> REQUEST
Every line of the material that follows must be printed again exactly.

> SOURCE DATA
- - -

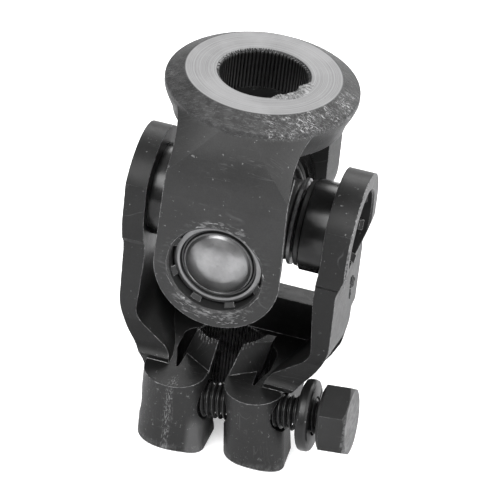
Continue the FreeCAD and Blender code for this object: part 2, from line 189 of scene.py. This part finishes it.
def dark_steel(name, base, lift, rough, edge_r=0.32, edge_amt=0.8, grain=1.0, metal=0.35, spec=0.45, extra=None):
    T = Tree(name)
    big = T.noise(T.mm, 0.07, 4.0, 0.6)
    mid = T.noise(T.mm, 0.55, 6.0, 0.65)
    fine = T.noise(T.mm, 3.4, 5.0, 0.7)
    col = T.mix(T.step(big, 0.35, 0.68), g(base), g(base + lift))
    col = T.mix(T.math("MULTIPLY", T.step(mid, 0.52, 0.74), 0.45), col, g(base + 1.9 * lift))
    col = T.mix(T.math("MULTIPLY", T.step(fine, 0.60, 0.40), 0.35 * grain), col, g(base * 0.55))
    # pin pricks and little dings
    sp = T.noise(T.vmap(T.mm, loc=(3.1, 9.7, 5.2)), 1.25, 2.0, 0.5)
    specks = T.math("MULTIPLY", T.step(sp, 0.70, 0.74), T.step(T.noise(T.mm, 0.16, 2.0), 0.40, 0.55))
    h1 = T.hair((0.2, 0.9, 0.4), (0.07, 2.6, 0.09), 0.50, 0.012)
    h2 = T.hair((1.1, 0.3, 1.5), (0.05, 2.2, 0.08), 0.52, 0.010)
    scr = T.math("MAXIMUM", h1, h2)
    e, bevel_n = T.edge(edge_r)
    rag = T.step(T.noise(T.mm, 0.9, 5.0, 0.7), 0.40, 0.62)
    wear = T.math("MULTIPLY", e, T.math("MULTIPLY_ADD", rag, 0.85, 0.15))
    col = T.mix(T.math("MULTIPLY", scr, 0.16), col, g(0.16))
    col = T.mix(T.math("MULTIPLY", specks, 0.45), col, g(0.22))
    col = T.mix(T.math("MULTIPLY", wear, edge_amt), col, g(0.36))
    rgh = T.math("MULTIPLY_ADD", mid, 0.22, rough - 0.08)
    h = T.math("ADD", T.math("MULTIPLY", fine, 0.5), T.math("MULTIPLY", mid, 0.8))
    h = T.math("SUBTRACT", h, T.math("MULTIPLY", scr, 0.6))
    metal_v = T.math("MULTIPLY_ADD", wear, 0.6, metal, clamp=True)
    st = {"T": T, "col": col, "rgh": rgh, "h": h, "metal": metal_v, "wear": wear, "fine": fine, "mid": mid}
    if extra:
        extra(st)
    T.put(T.bsdf.inputs["Base Color"], st["col"])
    T.bsdf.inputs["Specular IOR Level"].default_value = spec
    T.put(T.bsdf.inputs["Roughness"], st["rgh"])
    T.put(T.bsdf.inputs["Metallic"], st["metal"])
    T.put(T.bsdf.inputs["Normal"], T.bump(st["h"], 0.28 * grain, 0.10, bevel_n))
    return T.mat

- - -

> RESPONSE TO THIS EXERCISE
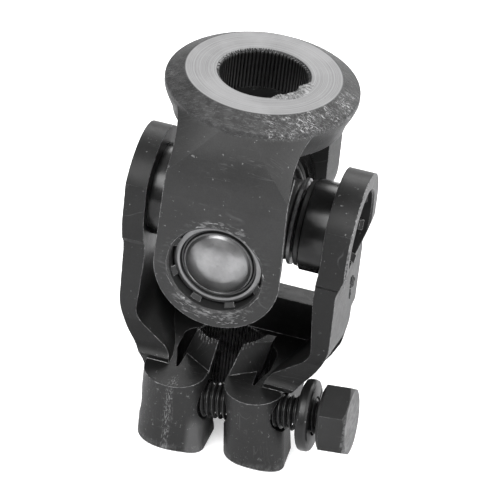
Continue the FreeCAD and Blender code for this object: part 2, from line 189 of scene.py. This part finishes it.
def dark_steel(name, base, lift, rough, edge_r=0.32, edge_amt=0.8, grain=1.0, metal=0.35, spec=0.45, extra=None):
    T = Tree(name)
    big = T.noise(T.mm, 0.07, 4.0, 0.6)
    mid = T.noise(T.mm, 0.55, 6.0, 0.65)
    fine = T.noise(T.mm, 3.4, 5.0, 0.7)
    col = T.mix(T.step(big, 0.35, 0.68), g(base), g(base + lift))
    col = T.mix(T.math("MULTIPLY", T.step(mid, 0.52, 0.74), 0.45), col, g(base + 1.9 * lift))
    col = T.mix(T.math("MULTIPLY", T.step(fine, 0.60, 0.40), 0.35 * grain), col, g(base * 0.55))
    # pin pricks and little dings
    sp = T.noise(T.vmap(T.mm, loc=(3.1, 9.7, 5.2)), 1.25, 2.0, 0.5)
    specks = T.math("MULTIPLY", T.step(sp, 0.70, 0.74), T.step(T.noise(T.mm, 0.16, 2.0), 0.40, 0.55))
    h1 = T.hair((0.2, 0.9, 0.4), (0.07, 2.6, 0.09), 0.50, 0.012)
    h2 = T.hair((1.1, 0.3, 1.5), (0.05, 2.2, 0.08), 0.52, 0.010)
    scr = T.math("MAXIMUM", h1, h2)
    e, bevel_n = T.edge(edge_r)
    rag = T.step(T.noise(T.mm, 0.9, 5.0, 0.7), 0.40, 0.62)
    wear = T.math("MULTIPLY", e, T.math("MULTIPLY_ADD", rag, 0.85, 0.15))
    col = T.mix(T.math("MULTIPLY", scr, 0.16), col, g(0.16))
    col = T.mix(T.math("MULTIPLY", specks, 0.45), col, g(0.22))
    col = T.mix(T.math("MULTIPLY", wear, edge_amt), col, g(0.36))
    rgh = T.math("MULTIPLY_ADD", mid, 0.22, rough - 0.08)
    h = T.math("ADD", T.math("MULTIPLY", fine, 0.5), T.math("MULTIPLY", mid, 0.8))
    h = T.math("SUBTRACT", h, T.math("MULTIPLY", scr, 0.6))
    metal_v = T.math("MULTIPLY_ADD", wear, 0.6, metal, clamp=True)
    st = {"T": T, "col": col, "rgh": rgh, "h": h, "metal": metal_v, "wear": wear, "fine": fine, "mid": mid}
    if extra:
        extra(st)
    T.put(T.bsdf.inputs["Base Color"], st["col"])
    T.bsdf.inputs["Specular IOR Level"].default_value = spec
    T.put(T.bsdf.inputs["Roughness"], st["rgh"])
    T.put(T.bsdf.inputs["Metallic"], st["metal"])
    T.put(T.bsdf.inputs["Normal"], T.bump(st["h"], 0.28 * grain, 0.10, bevel_n))
    return T.mat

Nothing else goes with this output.